#### What is needed
Give back, exactly as it appears, the run of lines opening with the one containing "# Then sheared to length across the strip" and closing with the one containing "bpy.data.objects.remove(obj)". Nothing outside that run should appear.

#### Raw data
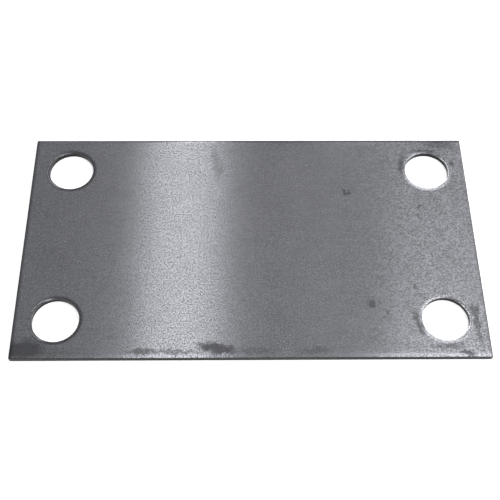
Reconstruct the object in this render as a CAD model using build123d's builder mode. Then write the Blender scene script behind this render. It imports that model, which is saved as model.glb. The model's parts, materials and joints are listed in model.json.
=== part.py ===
from build123d import *
import os

# Flat rectangular cover plate, cut from steel sheet on a shear and punched with one
# round bolt hole near each corner. It lies on its underside at Z = 0, its length runs
# along X, and every cut was made from above, so the rounded lips are on the top face.

# ---- Outline, in millimetres ----
plate_length = 250
plate_width = 140
sheet_thickness = 3

# ---- Bolt holes ----
hole_diameter = 25
hole_inset = 22  # centre of each hole from both of the edges that it is near

# ---- What the shear blade leaves along the four edges ----
edge_roll_width = 2.4  # strip of the top face that is dragged down beside the cut
edge_roll_depth = 0.45
edge_land_height = 1.1  # straight, burnished band under the rolled lip
edge_break_lean = 0.18  # the torn band below it leans in by the blade clearance

# ---- What the punch leaves round each hole ----
hole_roll_width = 1.8
hole_roll_depth = 0.35
hole_land_height = 1.2
hole_break_lean = 0.15  # the torn band opens out to the size of the die
punch_overrun = 2  # how far the punch's own shape runs past both faces

# ---- Worked out from the sizes above ----
hole_spacing_along = plate_length - 2 * hole_inset
hole_spacing_across = plate_width - 2 * hole_inset
hole_radius = hole_diameter / 2


def sheared_section(span, plane):
    """The sheet's cross-section on a plane, between two sheared edges that are span apart."""
    edge = span / 2
    lip_foot = sheet_thickness - edge_roll_depth
    land_foot = lip_foot - edge_land_height
    with BuildSketch(plane) as section:
        with BuildLine():
            roll = TangentArc((edge - edge_roll_width, sheet_thickness), (edge, lip_foot), tangent=(1, 0))
            Polyline(
                roll @ 1,
                (edge, land_foot),
                (edge - edge_break_lean, 0),
                (0, 0),
                (0, sheet_thickness),
                roll @ 0,
            )
        make_face()
        mirror(about=Plane.YZ)
    return section.sketch


# The space that the punch and die clear, standing on the Z axis: a straight land of the
# hole's own diameter, a rolled lip above it and a torn band that widens below it.
with BuildPart() as punched_hole:
    with BuildSketch(Plane.XZ):
        lip_foot = sheet_thickness - hole_roll_depth
        land_foot = lip_foot - hole_land_height
        die_radius = hole_radius + hole_break_lean
        lip_radius = hole_radius + hole_roll_width
        with BuildLine():
            roll = TangentArc((lip_radius, sheet_thickness), (hole_radius, lip_foot), tangent=(-1, 0))
            Polyline(
                roll @ 1,
                (hole_radius, land_foot),
                (die_radius, 0),
                (die_radius, -punch_overrun),
                (0, -punch_overrun),
                (0, sheet_thickness + punch_overrun),
                (lip_radius, sheet_thickness + punch_overrun),
                roll @ 0,
            )
        make_face()
    revolve(axis=Axis.Z)

with BuildPart() as cover_plate:
    # Sheared to width, as a strip that runs along X
    extrude(sheared_section(plate_width, Plane.YZ), amount=plate_length / 2, both=True)

    # Then sheared to length across the strip
    extrude(
        sheared_section(plate_length, Plane.XZ),
        amount=plate_width / 2,
        both=True,
        mode=Mode.INTERSECT,
    )

    # Then punched near each corner
    with GridLocations(hole_spacing_along, hole_spacing_across, 2, 2):
        add(punched_hole.part, mode=Mode.SUBTRACT)

cover_plate.part.label = "cover_plate"

os.makedirs("parts", exist_ok=True)
export_step(cover_plate.part, "parts/cover_plate.step")
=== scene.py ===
import json
import math

import bmesh
import bpy
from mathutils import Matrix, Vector, noise
from mathutils.geometry import delaunay_2d_cdt


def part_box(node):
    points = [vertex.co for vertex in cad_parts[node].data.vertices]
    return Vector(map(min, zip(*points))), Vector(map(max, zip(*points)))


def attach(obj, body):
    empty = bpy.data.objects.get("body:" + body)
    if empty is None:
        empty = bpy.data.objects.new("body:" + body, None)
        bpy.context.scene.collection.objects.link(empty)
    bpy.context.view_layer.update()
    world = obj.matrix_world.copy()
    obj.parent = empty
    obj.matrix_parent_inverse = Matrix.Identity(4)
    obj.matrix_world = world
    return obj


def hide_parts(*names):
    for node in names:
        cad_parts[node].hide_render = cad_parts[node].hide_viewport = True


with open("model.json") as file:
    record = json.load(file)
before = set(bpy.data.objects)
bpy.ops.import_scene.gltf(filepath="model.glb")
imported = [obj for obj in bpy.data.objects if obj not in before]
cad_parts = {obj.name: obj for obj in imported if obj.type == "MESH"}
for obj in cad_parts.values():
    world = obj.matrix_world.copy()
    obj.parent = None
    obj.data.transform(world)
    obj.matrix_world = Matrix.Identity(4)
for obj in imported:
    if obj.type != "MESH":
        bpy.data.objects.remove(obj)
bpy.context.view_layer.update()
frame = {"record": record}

# ---------------------------------------------------------------------------
# The cover plate. One flat piece of bare rolled mild steel, sheared to width
# and then to length, with a round bolt hole punched near each corner. Blade and
# punch came in from above, so every cut has its rolled lip on the top face.
# ---------------------------------------------------------------------------
mm = 0.001
low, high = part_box("cover_plate")
thickness = high.z - low.z
half_length = high.x
half_width = high.y
bolts = next(m["dims"] for m in frame["record"]["mounts"] if m["name"] == "corner_bolts")
hole_radius = bolts["hole_r_mm"] * mm
hole_reach_x = bolts["spacing_x_mm"] * mm / 2
hole_reach_y = bolts["spacing_y_mm"] * mm / 2
hole_centres = [Vector((x * hole_reach_x, y * hole_reach_y)) for x in (-1, 1) for y in (-1, 1)]

# The finishes: rolled faces and lips, the burnished land of a cut, and its torn foot
ROLLED, LAND, TORN = range(3)

# The section of a cut, from the flat top face over the lip and down to the die side. The foot of
# a sheared lip is burnished like the land under it, and a punched lip is rolled steel throughout.
sheared = {
    "roll_width": 2.4 * mm,
    "roll_depth": 0.4 * mm,
    "land": 1.1 * mm,
    "lean": 0.06 * mm,
    "lip_foot": LAND,
}
punched = {
    "roll_width": 1.8 * mm,
    "roll_depth": 0.3 * mm,
    "land": 1.2 * mm,
    "lean": 0.05 * mm,
    "lip_foot": ROLLED,
}
roll_steps = 8
land_steps = 3
torn_steps = 6
foot_width = 1.5 * mm
corner_blunting = 0.2 * mm
front_left_blunting = 0.55 * mm
blunting_growth = 0.3
corner_steps = 6
sheared_step = 0.8 * mm
punched_columns = 132
top_mesh = 1.5 * mm
underside_mesh = 3.0 * mm

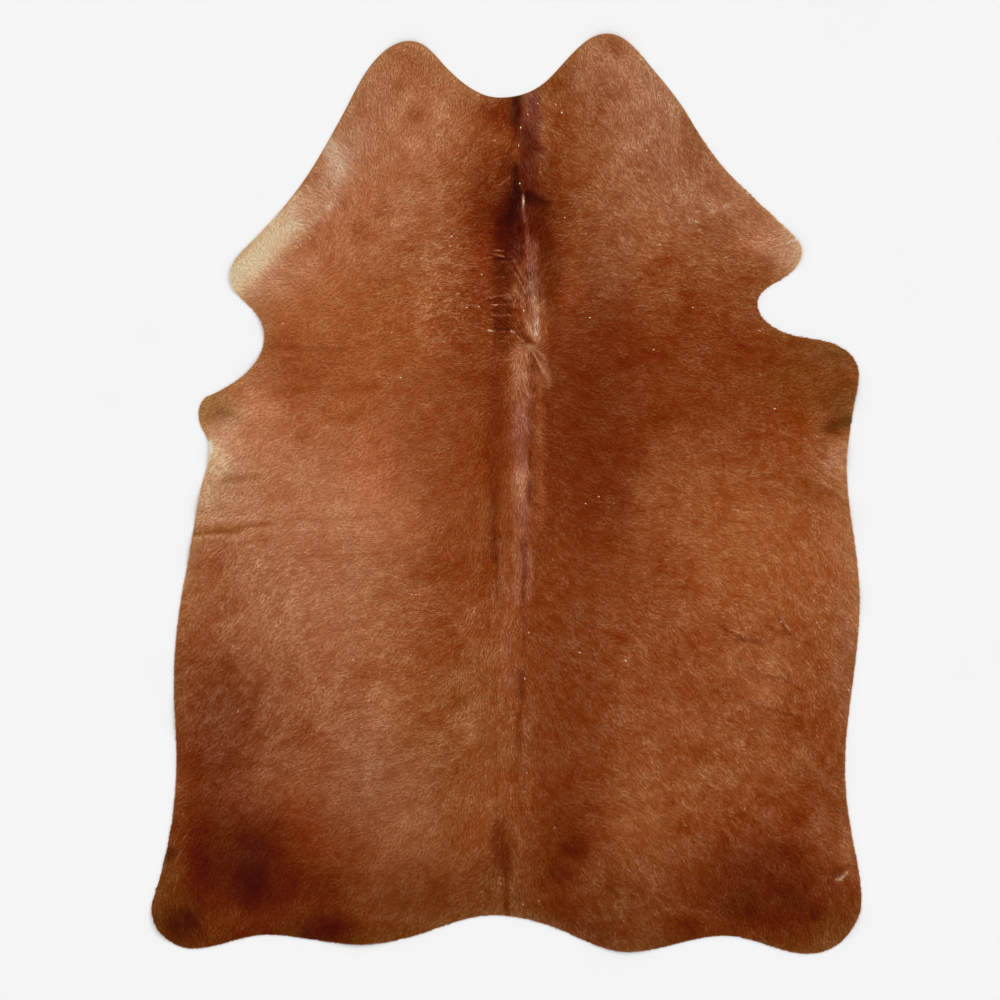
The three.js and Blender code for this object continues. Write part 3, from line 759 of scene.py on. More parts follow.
# The broad soft casts
CASTS = (
    # at, px, py, wide, long, kind, steps
    ("left shoulder, paler", 335, 212, 50, 55, "paler", 8),
    ("left neck tip", 365, 92, 26, 26, "dustier", 8),
    ("left leg and armpit", 250, 430, 45, 50, "paler", 10),
    ("left flank, front", 350, 515, 75, 36, "paler", 8),
    ("left flank, dusty", 312, 600, 42, 60, "paler", 7),
    ("left belly", 245, 750, 55, 85, "cooler", 8),
    ("left haunch edge", 205, 860, 55, 60, "duller", 8),
    ("left chest, inner", 385, 300, 34, 60, "deeper", 7),
    ("beside the withers", 470, 275, 34, 24, "paler", 5),
    ("left shoulder, rear", 280, 275, 44, 30, "paler", 6),
    ("left ribs, front", 372, 468, 28, 36, "redder", 7),
    ("left ribs, middle", 410, 524, 22, 26, "paler", 11),
    ("left leg, rear", 225, 490, 28, 18, "duller", 5),
    ("left flank edge", 207, 612, 16, 60, "paler", 5),
    ("left of the back line", 488, 392, 48, 34, "deeper", 6),
    ("left side, inner", 450, 572, 46, 22, "deeper", 7),
    ("left side, rear", 425, 662, 40, 34, "deeper", 6),
    ("left tail side", 385, 800, 70, 70, "cooler", 5),
    ("withers", 520, 205, 65, 55, "deeper", 6),
    ("ridge", 531, 285, 13, 36, "deeper", 8),
    ("whorl, right of the ridge", 541, 346, 9, 17, "paler", 9),
    ("right neck, pink", 650, 150, 48, 80, "dustier", 4),
    ("beside the back line, left", 490, 572, 18, 20, "deeper", 5),
    ("croup", 530, 750, 44, 30, "dustier", 4),
    ("tail zone", 492, 872, 18, 34, "deeper", 6),
    ("hind part, left", 400, 885, 85, 34, "duller", 6),
    ("right neck tip", 592, 72, 34, 36, "dustier", 7),
    ("right neck, inner", 610, 255, 30, 60, "dustier", 9),
    ("right of the back, rear", 572, 745, 46, 165, "duller", 7),
    ("right side, outer", 762, 520, 60, 42, "paler", 5),
    ("right leg, inner", 790, 425, 34, 40, "redder", 7),
    # Painted shade of the lying hair at the right flank's front
    ("right flank, front", 804, 490, 32, 20, "deeper", 9),
    ("right flank, pale", 812, 565, 24, 22, "paler", 6),
    ("right rear, pale", 770, 770, 20, 18, "paler", 6),
    ("right flank", 752, 660, 46, 48, "paler", 5),
    ("right rear, inner", 655, 715, 40, 42, "paler", 5),
    ("right haunch, inner", 752, 862, 30, 30, "dustier", 6),
    ("right haunch corner", 825, 790, 36, 46, "duller", 5),
    # The hind rim casts are painted shadow along the hind edge
    ("hind rim, left corner", 172, 932, 28, 20, "deeper", 12),
    ("hind rim, left", 250, 940, 75, 16, "deeper", 10),
    ("hind rim, left, dark", 333, 930, 30, 18, "deeper", 11),
    ("hind rim, left lobe", 365, 940, 62, 16, "deeper", 11),
    ("hind rim, right lobe", 690, 936, 28, 18, "deeper", 10),
    ("hind rim, right corner", 782, 936, 48, 22, "deeper", 16),
    ("left rump", 412, 772, 19, 20, "paler", 6),
    ("left tail side, inner", 451, 772, 18, 22, "deeper", 6),
    ("right shoulder, inner", 650, 252, 20, 18, "paler", 4),
    ("right of the ridge", 569, 292, 15, 22, "redder", 8),
    ("right rear, outer", 690, 731, 20, 20, "paler", 5),
    ("right flank, mauve", 764, 690, 22, 18, "paler", 7),
    ("left armpit, rear", 250, 408, 22, 17, "paler", 6),
    ("withers, left", 490, 248, 17, 20, "redder", 5),
    ("left flank, middle", 291, 650, 20, 21, "deeper", 6),
    ("left of the back line, middle", 515, 545, 28, 36, "deeper", 4),
    ("left haunch edge, front", 210, 790, 17, 40, "duller", 5),
    ("left flank edge, rear", 209, 612, 13, 18, "duller", 5),
    ("right of the tail", 552, 832, 34, 34, "duller", 5),
    ("right chest, rear", 668, 411, 34, 19, "deeper", 5),
    ("right side, front", 650, 510, 21, 34, "paler", 5),
    ("left haunch, rear", 250, 892, 20, 17, "deeper", 5),
    ("left thigh, rear", 330, 891, 20, 18, "deeper", 5),
    ("right thigh", 664, 890, 28, 16, "paler", 4),
)

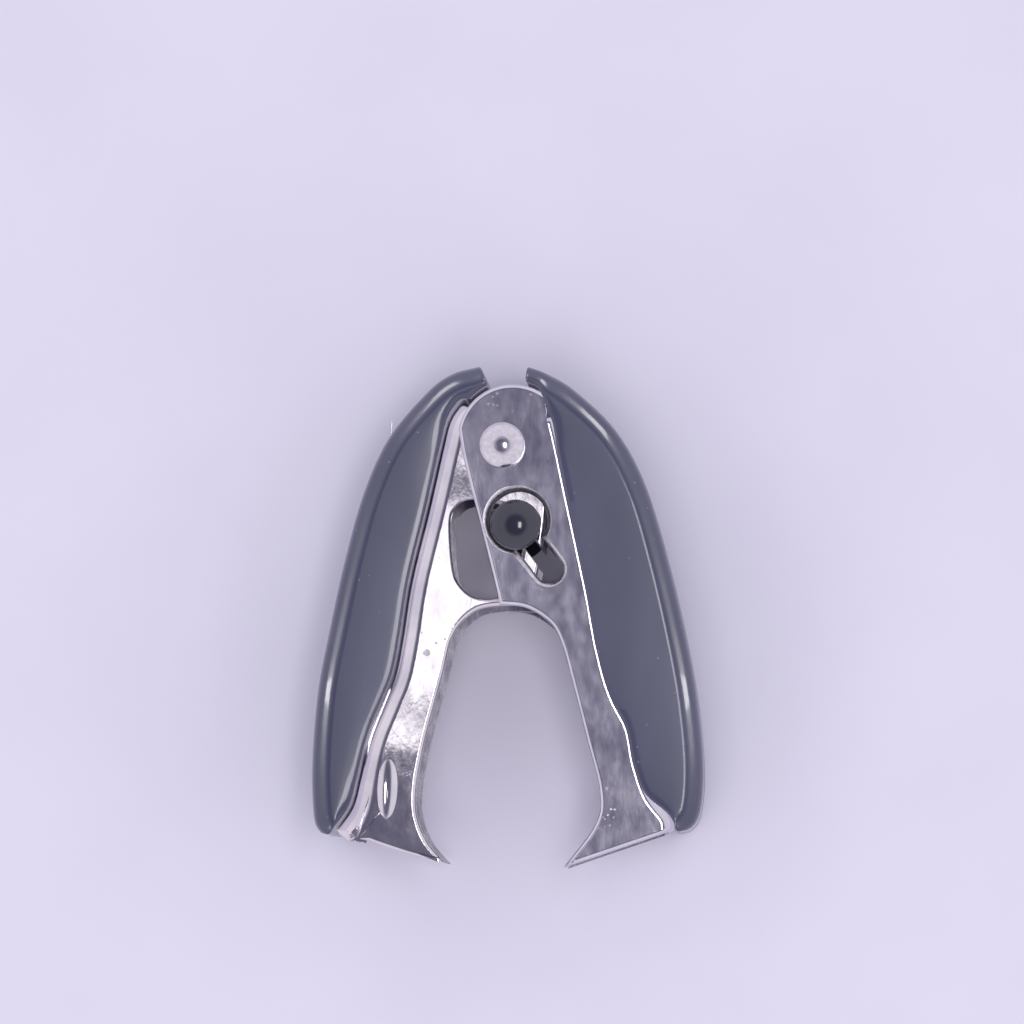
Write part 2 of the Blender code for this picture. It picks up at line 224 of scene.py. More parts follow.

#### Complete answer
    # Then sheared to length across the strip
    extrude(
        sheared_section(plate_length, Plane.XZ),
        amount=plate_width / 2,
        both=True,
        mode=Mode.INTERSECT,
    )

    # Then punched near each corner
    with GridLocations(hole_spacing_along, hole_spacing_across, 2, 2):
        add(punched_hole.part, mode=Mode.SUBTRACT)

cover_plate.part.label = "cover_plate"

os.makedirs("parts", exist_ok=True)
export_step(cover_plate.part, "parts/cover_plate.step")
=== scene.py ===
import json
import math

import bmesh
import bpy
from mathutils import Matrix, Vector, noise
from mathutils.geometry import delaunay_2d_cdt


def part_box(node):
    points = [vertex.co for vertex in cad_parts[node].data.vertices]
    return Vector(map(min, zip(*points))), Vector(map(max, zip(*points)))


def attach(obj, body):
    empty = bpy.data.objects.get("body:" + body)
    if empty is None:
        empty = bpy.data.objects.new("body:" + body, None)
        bpy.context.scene.collection.objects.link(empty)
    bpy.context.view_layer.update()
    world = obj.matrix_world.copy()
    obj.parent = empty
    obj.matrix_parent_inverse = Matrix.Identity(4)
    obj.matrix_world = world
    return obj


def hide_parts(*names):
    for node in names:
        cad_parts[node].hide_render = cad_parts[node].hide_viewport = True


with open("model.json") as file:
    record = json.load(file)
before = set(bpy.data.objects)
bpy.ops.import_scene.gltf(filepath="model.glb")
imported = [obj for obj in bpy.data.objects if obj not in before]
cad_parts = {obj.name: obj for obj in imported if obj.type == "MESH"}
for obj in cad_parts.values():
    world = obj.matrix_world.copy()
    obj.parent = None
    obj.data.transform(world)
    obj.matrix_world = Matrix.Identity(4)
for obj in imported:
    if obj.type != "MESH":
        bpy.data.objects.remove(obj)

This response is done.